Gosto de imaginar que ilhas significam-se ― fazem-se dizer por signos ― mediante barcos que se aventuram nas águas que as separam, mas também as unem: as águas podem ser oceânicas ou simples veredas, salgadas ou doces, profundas, turbulentas e mais difíceis de navegar, ou arroios cristalinos que escorrem transparentes entre pedras e vegetação de grande frescor. Os barcos, as palavras. E tudo o mais que diz respeito à palavra afeto, no sentido de afetar, atravessar. Escrever e ler são pontas de ilhas que se fazem significar ― os trajetos dependem dos barcos, das ilhas, das águas que as separam. Este blog não pretende nada, exceto lançar barcos que eventualmente alcancem outras ilhas.

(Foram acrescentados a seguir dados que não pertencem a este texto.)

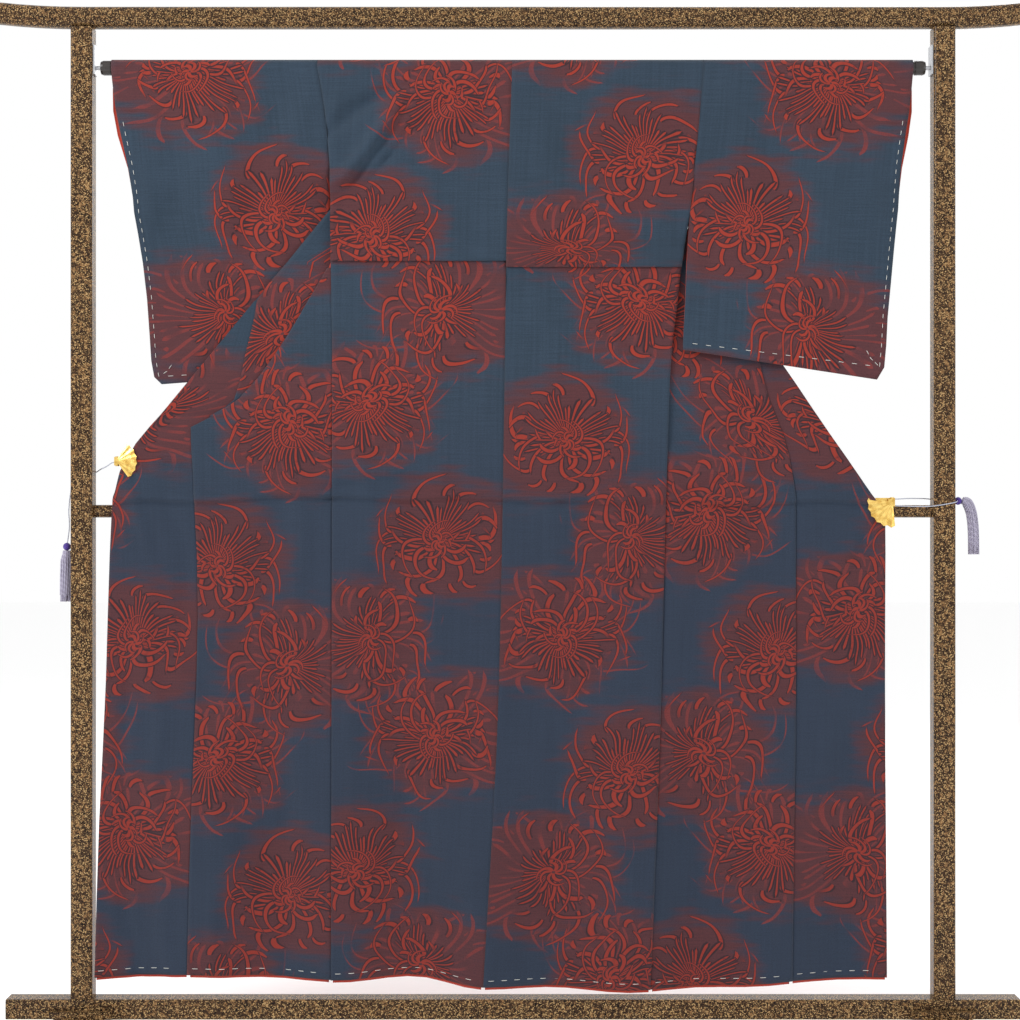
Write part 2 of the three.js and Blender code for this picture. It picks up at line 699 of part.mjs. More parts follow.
function mouthLining(name, sleeve, grid) {
  const middle = sleeve.lines.length + ROD_STEPS / 2;
  const reach = sleeve.mouthRows + ROD_STEPS / 2;
  const rows = grid.slice(middle - reach, middle + reach + 1).map((row, i) => {
    const [next, end] = row.slice(-2);
    const angle = Math.PI * (1 - clamp((i - sleeve.mouthRows) / ROD_STEPS));
    const aside = new THREE.Vector3(0, Math.cos(angle), Math.sin(angle)).setLength(LINING_IN);
    const width = end.distanceTo(next);
    const moved = (inwards) => end.clone().lerp(next, inwards / width).sub(aside);
    return [MOUTH_BAND, MOUTH_BAND / 2, LINING_EDGE].map(moved);
  });
  add(name, clothSolid(rows, LINING_WALL), 'lining');
}

for (const [name, sleeve] of Object.entries(SLEEVES)) {
  const grid = sleeveGrid(sleeve);
  add(`sleeve_${name}`, clothSolid(grid, WALL), 'cloth');
  mouthLining(`mouth_lining_${name}`, sleeve, grid);
}

// The stand

// A piece turned from a profile of [radius, along] pairs, with its length along X.
function turnedPiece(profile, segments, way) {
  const piece = new THREE.LatheGeometry(profile.map((p) => new THREE.Vector2(...p)), segments);
  return facingOut(piece.rotateZ((-way * Math.PI) / 2));
}

// The same piece, turned inside out where its faces point inwards
function facingOut(geometry) {
  const bare = geometry.clone();
  bare.deleteAttribute('normal');
  bare.deleteAttribute('uv');
  const merged = mergeVertices(bare, 1e-4);
  const at = merged.attributes.position;
  const corners = Array.from(merged.index.array);
  const [a, b, c] = [0, 1, 2].map(() => new THREE.Vector3());
  let volume = 0;
  for (let i = 0; i < corners.length; i += 3) {
    [a, b, c].forEach((v, k) => v.fromBufferAttribute(at, corners[i + k]));
    volume += a.dot(b.clone().cross(c)) / 6;
  }
  if (volume < 0) {
    for (let i = 0; i < corners.length; i += 3) [corners[i], corners[i + 1]] = [corners[i + 1], corners[i]];
    merged.setIndex(corners);
  }
  return merged;
}

// A round bar along X
function rodPiece(x0, x1, radius, y, z, sides) {
  const piece = new THREE.CylinderGeometry(radius, radius, x1 - x0, sides);
  return piece.rotateZ(Math.PI / 2).translate((x0 + x1) / 2, y, z);
}

add('rod', rodPiece(-ROD_HALF, ROD_HALF, ROD_RADIUS, 0, ROD_HEIGHT, 24), 'rod');
add('middle_bar', rodPiece(-POST_OUT + POST_SIZE / 2 + GAP, POST_OUT - POST_SIZE / 2 - GAP,
  BAR_RADIUS, BAR_BACK, BAR_HEIGHT, 20), 'lacquer');
add('bottom_beam', roundedBar(BEAM_REACH, BEAM_DEPTH, BEAM_HEIGHT, 4, 1)
  .translate(0, 0, BEAM_LOW + BEAM_HEIGHT / 2), 'lacquer');
add('top_beam', roundedBar(TOP_REACH, TOP_DEPTH, TOP_HEIGHT, 14, 12, TOP_LIFT)
  .translate(0, 0, TOP_LOW + TOP_HEIGHT / 2), 'lacquer');

// The foot's side outline, in [y, z], with a low arch under it and toes that thin out
function footBody() {
  const half = FOOT_LENGTH / 2;
  const shape = new THREE.Shape();
  shape.moveTo(-half, 0);
  shape.lineTo(-half + 70, 0);
  shape.quadraticCurveTo(-half + 80, 8, -half + 100, 8);
  shape.lineTo(half - 100, 8);
  shape.quadraticCurveTo(half - 80, 8, half - 70, 0);
  shape.lineTo(half, 0);
  shape.quadraticCurveTo(half + 4, 14, half - 16, 17);
  shape.quadraticCurveTo(half - 100, 20, 62, BEAM_LOW - GAP);
  shape.lineTo(-62, BEAM_LOW - GAP);
  shape.quadraticCurveTo(-half + 100, 20, -half + 16, 17);
  shape.quadraticCurveTo(-half - 4, 14, -half, 0);
  const foot = new THREE.ExtrudeGeometry(shape, {
    depth: FOOT_WIDTH, steps: 1, bevelEnabled: false, curveSegments: 5,
  });
  foot.translate(0, 0, -FOOT_WIDTH / 2);
  return foot.rotateX(Math.PI / 2).rotateZ(Math.PI / 2);
}

// A cheek that holds the bottom beam, in [x, z], from its foot in the runner to its cusped top
function cheek(y) {
  const [narrow, wide] = [FOOT_WIDTH / 2 - 2, CHEEK_WIDTH / 2];
  const shape = new THREE.Shape();
  shape.moveTo(-narrow, 12);
  shape.lineTo(narrow, 12);
  shape.lineTo(narrow, 22);
  shape.quadraticCurveTo(narrow + 2, CHEEK_TOP - 12, wide, CHEEK_TOP - 9);
  shape.lineTo(wide, CHEEK_TOP);
  shape.lineTo(-wide, CHEEK_TOP);
  shape.lineTo(-wide, CHEEK_TOP - 9);
  shape.quadraticCurveTo(-narrow - 2, CHEEK_TOP - 12, -narrow, 22);
  shape.closePath();
  const plate = new THREE.ExtrudeGeometry(shape, {
    depth: CHEEK_THICK, steps: 1, bevelEnabled: false, curveSegments: 5,
  });
  return plate.rotateX(Math.PI / 2).translate(0, y, 0);
}

function post() {
  const shape = new THREE.Shape();
  const [half, radius] = [POST_SIZE / 2 - 6, 6];
  shape.absarc(half, half, radius, 0, Math.PI / 2);
  shape.absarc(-half, half, radius, Math.PI / 2, Math.PI);
  shape.absarc(-half, -half, radius, Math.PI, 1.5 * Math.PI);
  shape.absarc(half, -half, radius, 1.5 * Math.PI, 2 * Math.PI);
  const [low, high] = [BEAM_LOW + BEAM_HEIGHT + GAP, TOP_LOW - GAP];
  const piece = new THREE.ExtrudeGeometry(shape, {
    depth: high - low, steps: 1, bevelEnabled: false, curveSegments: 3,
  });
  return piece.translate(0, 0, low);
}

// A plate on the post's inner face with a pin that enters the rod's cap
function rodBracket(way) {
  const face = POST_OUT - POST_SIZE / 2 - GAP;
  const tip = ROD_HALF + CAP_LENGTH - PIN_DEEP;
  const plate = box(face - PLATE_THICK, face, -PLATE_HALF, PLATE_HALF,
    ROD_HEIGHT - PLATE_BELOW, ROD_HEIGHT + PLATE_ABOVE);
  const pin = rodPiece(tip, face - PLATE_THICK / 2, PIN_RADIUS, 0, ROD_HEIGHT, 12);
  const piece = joined(plate, pin);
  return way > 0 ? piece : mirrored(piece);
}

function mirrored(geometry) {
  return facingOut(geometry.clone().scale(-1, 1, 1));
}

for (const [name, { way }] of Object.entries(SIDES)) {
  const at = way * POST_OUT;
  add(`post_${name}`, post().translate(at, 0, 0), 'lacquer');
  const [front, back] = [-BEAM_DEPTH / 2 - GAP, BEAM_DEPTH / 2 + GAP + CHEEK_THICK];
  add(`foot_${name}`, joined(footBody(), cheek(front), cheek(back)).translate(at, 0, 0), 'lacquer');
  const bore = PIN_RADIUS + GAP;
  const profile = [[0, GAP], [CAP_RADIUS, GAP], [CAP_RADIUS, CAP_LENGTH - 4], [CAP_RADIUS - 1.5, CAP_LENGTH],
    [bore, CAP_LENGTH], [bore, CAP_LENGTH - BORE_DEEP], [0, CAP_LENGTH - BORE_DEEP]];
  const cap = turnedPiece(profile, 20, way).translate(way * ROD_HALF, 0, ROD_HEIGHT);
  add(`rod_cap_${name}`, cap, 'rod');
  add(`rod_bracket_${name}`, rodBracket(way), 'steel');
}

// The clips: a pleated fan before the cloth and a plain jaw behind it, on a barrel past the edge

const FAN_PLEATS = 6;
const FAN_WALL = 1.4;
const FAN_ZIG = 1.1; // half the depth of a pleat at the fan's rim
const FAN_ROOT = 0.12; // share of the reach at which the fan starts
const FAN_SCALLOP = 0.07;
const BARREL_RADIUS = 3;
const BARREL_LENGTH = 16;
const JAW_THICK = 2;
const JAW_SHARE = 0.62; // the jaw's length as a share of the fan's reach
const JAW_HALF = 7; // half of the jaw's height
const BRIDGE_IN = 2; // how far the bridge between fan and jaw runs in and out from the pivot
const BRIDGE_OUT = 4;
const HUB_IN = 7;
const HUB_HALF = 5;

const CLIPS = {
  left: { out: 650, down: 649, reach: 34, faces: 176, spread: 116 },
  right: { out: 622, down: 716, reach: 42, faces: 222, spread: 108 },
};

function fan(clip, y) {
  const ridges = Array.from({ length: 2 * FAN_PLEATS + 1 }, (_, j) => j);
  const rows = [FAN_ROOT, (1 + FAN_ROOT) / 2, 1].map((share) => ridges.map((j) => {
    const angle = THREE.MathUtils.degToRad(clip.faces + clip.spread * (j / (2 * FAN_PLEATS) - 0.5));
    const ridge = j % 2;
    const radius = clip.reach * share * (ridge ? 1 : 1 - FAN_SCALLOP * share);
    return new THREE.Vector3(clip.out + radius * Math.cos(angle), y + (ridge ? -1 : 1) * FAN_ZIG * share,
      ROD_HEIGHT - clip.down + radius * Math.sin(angle));
  }));
  return clothSolid(rows, FAN_WALL);
}

for (const [name, side] of Object.entries(SIDES)) {
  const clip = CLIPS[name];
  const z = ROD_HEIGHT - clip.down;
  const depth = okumiDepth(side, clip.down);
  const fanBack = depth - HALF - 2 * GAP;
  const jawFront = collarDepth(side, clip.down) + COLLAR_WALL / 2 + 2 * GAP;
  const middle = (fanBack + jawFront) / 2;
  const [fanFront, outer] = [fanBack - FAN_WALL - FAN_ZIG, clip.out + BRIDGE_OUT];
  const barrel = new THREE.CylinderGeometry(BARREL_RADIUS, BARREL_RADIUS, BARREL_LENGTH, 12)
    .rotateX(Math.PI / 2).translate(clip.out, middle, z);
  const bridge = box(clip.out - BRIDGE_IN, outer, fanFront, jawFront + JAW_THICK, z - JAW_HALF, z + JAW_HALF);
  const jaw = box(clip.out - JAW_SHARE * clip.reach, outer - 1, jawFront, jawFront + JAW_THICK,
    z - JAW_HALF, z + JAW_HALF);
  const hub = box(clip.out - HUB_IN, outer, fanFront, fanBack, z - HUB_HALF, z + HUB_HALF);
  const pieces = joined(barrel, bridge, jaw, hub, fan(clip, fanBack - FAN_WALL / 2 - FAN_ZIG));
  add(`clip_${name}`, side.way > 0 ? pieces : mirrored(pieces), 'gold');
}

// Cords and tassels

const CORD_RADIUS = 0.9;
const CORD_SIDES = 8;

// The cords' routes as [out, y, down], chosen by hand, round the posts without touching them
const CORDS = {
  cord_left: {
    way: -1,
    steps: 42,
    route: [[654.4, -17, 651], [658, -16.6, 651.6], [668, -9, 657], [681, 2, 662], [688, 12, 665],
      [691.4, 18, 666], [698, 19.2, 667], [722, 19.2, 670], [727.5, 17.6, 673], [729.3, 11, 682],
      [732, 6, 704], [734, 4, 730], [733, 4, 756], [736, 4, 781.5]],
  },
  cord_right_back: {
    way: 1,
    steps: 30,
    route: [[626.4, -16, 711], [631, -15.6, 711], [650, -8, 710], [674, 6, 710], [687, 15, 710.5],
      [691.6, 18.4, 711], [700, 19.2, 711], [720, 19.2, 712], [727, 17.6, 713], [729.6, 12, 713.5], [731.5, 7.6, 714]],
  },
  cord_right_front: {
    way: 1,
    steps: 28,
    route: [[626.4, -19, 722], [655, -19.6, 723], [682, -19.6, 723], [700, -19.2, 721], [720, -19.2, 717.5],
      [727, -17.6, 716], [729.6, -12, 715], [731.5, -7.6, 714.3]],
  },
};

for (const [name, { way, steps, route }] of Object.entries(CORDS)) {
  const points = route.map(([out, y, down]) => [way * out, y, ROD_HEIGHT - down]);
  add(name, facingOut(tube(points, CORD_RADIUS, CORD_SIDES, steps)), 'cord');
}

const KNOT_RADIUS = 6.4;
const TASSELS = {
  left: {
    way: -1,
    knot: [737, 4, 789.5],
    route: [[737.2, 4, 795.9], [738.4, 4, 830], [738.8, 4, 880]],
    radius: 10.2,
  },
  right: {
    way: 1,
    knot: [734.2, 0, 714],
    route: [[741.4, 0, 713.6], [748, 0, 716], [755, 0, 730], [759, 0, 756], [760, 0, 802]],
    radius: 9.6,
  },
};
const SKIRT_FLUTES = 8;
const FLUTE_DEPTH = 0.88; // the hollows' share of the skirt's radius
const SKIRT_STEPS = 9;

// The skirt's threads lie in flutes along its route.
function skirt({ way, route, radius }) {
  const curve = new THREE.CatmullRomCurve3(route.map(([out, y, down]) => (
    new THREE.Vector3(way * out, y, ROD_HEIGHT - down))));
  const section = new THREE.Shape();
  const count = 2 * SKIRT_FLUTES;
  for (let i = 0; i < count; i++) {
    const angle = (2 * Math.PI * i) / count;
    const reach = radius * (i % 2 ? FLUTE_DEPTH : 1);
    const [x, y] = [reach * Math.cos(angle), reach * Math.sin(angle)];
    if (i === 0) section.moveTo(x, y);
    else section.lineTo(x, y);
  }
  section.closePath();
  return facingOut(new THREE.ExtrudeGeometry(section, {
    extrudePath: curve, steps: SKIRT_STEPS, bevelEnabled: false,
  }));
}

for (const [name, tassel] of Object.entries(TASSELS)) {
  const [out, y, down] = tassel.knot;
  const knot = facingOut(new THREE.SphereGeometry(KNOT_RADIUS, 10, 6).scale(1, 1, 0.95));
  add(`knot_${name}`, knot.translate(tassel.way * out, y, ROD_HEIGHT - down), 'knot');
  add(`tassel_${name}`, skirt(tassel), 'skirt');
}

export default group;
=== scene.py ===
"""A woman's kimono hung on a lacquered kimono stand, seen from its back.

Metres in Blender, and millimetres in the tables, which are the same as those of the solids. "out" is a
distance from the middle plane, "down" a distance below the rod's centre line, and the photographed side
faces -Y. A surface is a grid of points worked out with numpy: its rows run down the cloth, its columns
across, and a point that isn't there is nan.
"""
import json
import math

import bmesh
import bpy
import numpy as np
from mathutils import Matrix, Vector


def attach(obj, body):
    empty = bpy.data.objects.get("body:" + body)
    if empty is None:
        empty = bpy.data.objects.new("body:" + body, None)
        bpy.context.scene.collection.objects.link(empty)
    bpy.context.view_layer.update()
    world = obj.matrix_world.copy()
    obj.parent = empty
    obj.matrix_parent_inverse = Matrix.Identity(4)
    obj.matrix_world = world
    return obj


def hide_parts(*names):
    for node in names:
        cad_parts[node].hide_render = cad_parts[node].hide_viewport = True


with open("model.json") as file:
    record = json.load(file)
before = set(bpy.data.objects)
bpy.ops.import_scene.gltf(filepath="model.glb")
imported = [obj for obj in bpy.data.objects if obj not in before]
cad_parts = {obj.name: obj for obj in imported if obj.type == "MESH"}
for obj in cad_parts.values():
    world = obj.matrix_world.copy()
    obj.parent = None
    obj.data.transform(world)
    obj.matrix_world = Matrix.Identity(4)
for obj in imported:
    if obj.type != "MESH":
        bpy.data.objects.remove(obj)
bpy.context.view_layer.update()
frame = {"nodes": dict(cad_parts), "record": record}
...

Barquinhos de papel.


sábado, 23 de fevereiro de 2013

garrafas ao mar: a víbora manda lembranças

Enquanto assistia ao documentário sobre Joel Silveira, lembrei-me de uma crônica dele lida já faz tempo ― e a memória, seletiva, guardou resquícios desta e mais duas ou três ― em que ele relatava estar andando sozinho num frio dezembro europeu (não me recordo a cidade, e talvez seja só minha a impressão de que era Natal) e deparou-se, de repente, num vitrine de livraria, com um livro da Clarice Lispector ― creio que Perto do coração selvagem, se a memória estiver me ajudando ―, e então ele sentiu seu coração subitamente aquecido, por aquele encontro, por encontrar alguém familiar na fria distância em que se encontrava, por encontrar uma garrafa lançada ao mar. Escrever é imperioso ― este é o maior testemunho que ficou da brilhante geração modernista de cronistas e repórteres brasileiros, porque a literatura era uma espécie de morada, parada obrigatória deles e delas.